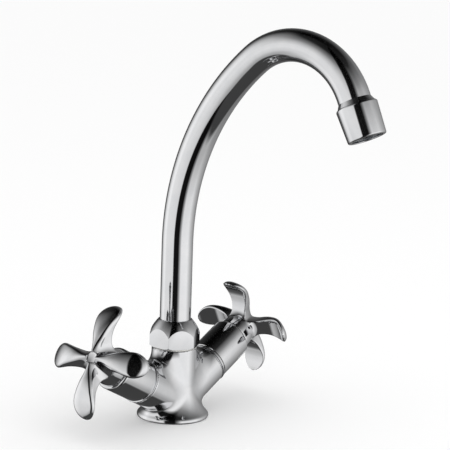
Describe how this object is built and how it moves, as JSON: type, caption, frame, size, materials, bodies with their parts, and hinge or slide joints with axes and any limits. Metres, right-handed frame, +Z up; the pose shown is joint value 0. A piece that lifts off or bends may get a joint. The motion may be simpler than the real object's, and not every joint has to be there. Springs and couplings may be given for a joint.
{
  "type": "two handle kitchen faucet",
  "caption": "Deck-mounted kitchen mixer faucet with four-petal cross handles on inclined side valves and a tall swivelling arched spout ending in an aerator.",
  "frame": {"origin": "centre of the base's underside, where it stands on the deck; the spout's swivel axis passes through it", "axes": "+Z up along the swivel axis, -Y towards the sink and the closed spout's outlet, -X towards the hot side's handle and +X towards the cold side's"},
  "size_m": [0.1982, 0.2067, 0.2812],
  "materials": {
    "chromed_brass": "mirror chrome plate on brass",
    "brass": "machined brass",
    "rubber": "moulded EPDM",
    "ceramic": "lapped alumina ceramic, opaque",
    "white_plastic": "turned acetal",
    "aerator_plastic": "moulded, light grey",
    "stainless_mesh": "pierced stainless sheet",
    "stainless_steel": "plain stainless"
  },
  "bodies": {
    "body": {"body_casting": "chromed_brass", "base_gasket": "rubber", "spout_nut": "chromed_brass", "nut_washer": "white_plastic", "spout_slip_ring": "white_plastic", "left_trim_ring": "chromed_brass", "left_sleeve": "chromed_brass", "left_valve_body": "brass", "left_seat_seal": "rubber", "left_fixed_disc": "ceramic", "right_trim_ring": "chromed_brass", "right_sleeve": "chromed_brass", "right_valve_body": "brass", "right_seat_seal": "rubber", "right_fixed_disc": "ceramic"},
    "spout": {"spout_ferrule": "brass", "spout_o_rings": "rubber", "spout_tube": "chromed_brass", "spout_nose": "chromed_brass", "aerator_housing": "chromed_brass", "aerator_cartridge": "aerator_plastic", "aerator_screen": "stainless_mesh", "aerator_washer": "rubber"},
    "left_control": {"left_handle": "chromed_brass", "left_set_screw": "stainless_steel", "left_stem": "brass", "left_stem_o_rings": "rubber", "left_circlip": "stainless_steel", "left_moving_disc": "ceramic"},
    "right_control": {"right_handle": "chromed_brass", "right_set_screw": "stainless_steel", "right_stem": "brass", "right_stem_o_rings": "rubber", "right_circlip": "stainless_steel", "right_moving_disc": "ceramic"}
  },
  "joints": [
    {"name": "spout_swivel", "type": "hinge", "parent": "body", "child": "spout", "pos_m": [0, 0, 0.06], "axis": [0, 0, 1], "continuous": true},
    {"name": "left_valve_turn", "type": "hinge", "parent": "body", "child": "left_control", "pos_m": [0, 0, 0.013], "axis": [-0.891, 0, 0.454], "range_deg": [0, 180]},
    {"name": "right_valve_turn", "type": "hinge", "parent": "body", "child": "right_control", "pos_m": [0, 0, 0.013], "axis": [0.891, 0, 0.454], "range_deg": [0, 180]}
  ]
}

Brief: Extract all of the data exactly as written.

Exercise response:
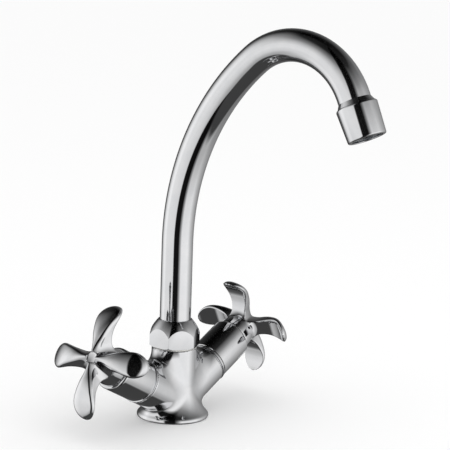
Describe how this object is built and how it moves, as JSON: type, caption, frame, size, materials, bodies with their parts, and hinge or slide joints with axes and any limits. Metres, right-handed frame, +Z up; the pose shown is joint value 0. A piece that lifts off or bends may get a joint. The motion may be simpler than the real object's, and not every joint has to be there. Springs and couplings may be given for a joint.
{
  "type": "two handle kitchen faucet",
  "caption": "Deck-mounted kitchen mixer faucet with four-petal cross handles on inclined side valves and a tall swivelling arched spout ending in an aerator.",
  "frame": {"origin": "centre of the base's underside, where it stands on the deck; the spout's swivel axis passes through it", "axes": "+Z up along the swivel axis, -Y towards the sink and the closed spout's outlet, -X towards the hot side's handle and +X towards the cold side's"},
  "size_m": [0.1982, 0.2067, 0.2812],
  "materials": {
    "chromed_brass": "mirror chrome plate on brass",
    "brass": "machined brass",
    "rubber": "moulded EPDM",
    "ceramic": "lapped alumina ceramic, opaque",
    "white_plastic": "turned acetal",
    "aerator_plastic": "moulded, light grey",
    "stainless_mesh": "pierced stainless sheet",
    "stainless_steel": "plain stainless"
  },
  "bodies": {
    "body": {"body_casting": "chromed_brass", "base_gasket": "rubber", "spout_nut": "chromed_brass", "nut_washer": "white_plastic", "spout_slip_ring": "white_plastic", "left_trim_ring": "chromed_brass", "left_sleeve": "chromed_brass", "left_valve_body": "brass", "left_seat_seal": "rubber", "left_fixed_disc": "ceramic", "right_trim_ring": "chromed_brass", "right_sleeve": "chromed_brass", "right_valve_body": "brass", "right_seat_seal": "rubber", "right_fixed_disc": "ceramic"},
    "spout": {"spout_ferrule": "brass", "spout_o_rings": "rubber", "spout_tube": "chromed_brass", "spout_nose": "chromed_brass", "aerator_housing": "chromed_brass", "aerator_cartridge": "aerator_plastic", "aerator_screen": "stainless_mesh", "aerator_washer": "rubber"},
    "left_control": {"left_handle": "chromed_brass", "left_set_screw": "stainless_steel", "left_stem": "brass", "left_stem_o_rings": "rubber", "left_circlip": "stainless_steel", "left_moving_disc": "ceramic"},
    "right_control": {"right_handle": "chromed_brass", "right_set_screw": "stainless_steel", "right_stem": "brass", "right_stem_o_rings": "rubber", "right_circlip": "stainless_steel", "right_moving_disc": "ceramic"}
  },
  "joints": [
    {"name": "spout_swivel", "type": "hinge", "parent": "body", "child": "spout", "pos_m": [0, 0, 0.06], "axis": [0, 0, 1], "continuous": true},
    {"name": "left_valve_turn", "type": "hinge", "parent": "body", "child": "left_control", "pos_m": [0, 0, 0.013], "axis": [-0.891, 0, 0.454], "range_deg": [0, 180]},
    {"name": "right_valve_turn", "type": "hinge", "parent": "body", "child": "right_control", "pos_m": [0, 0, 0.013], "axis": [0.891, 0, 0.454], "range_deg": [0, 180]}
  ]
}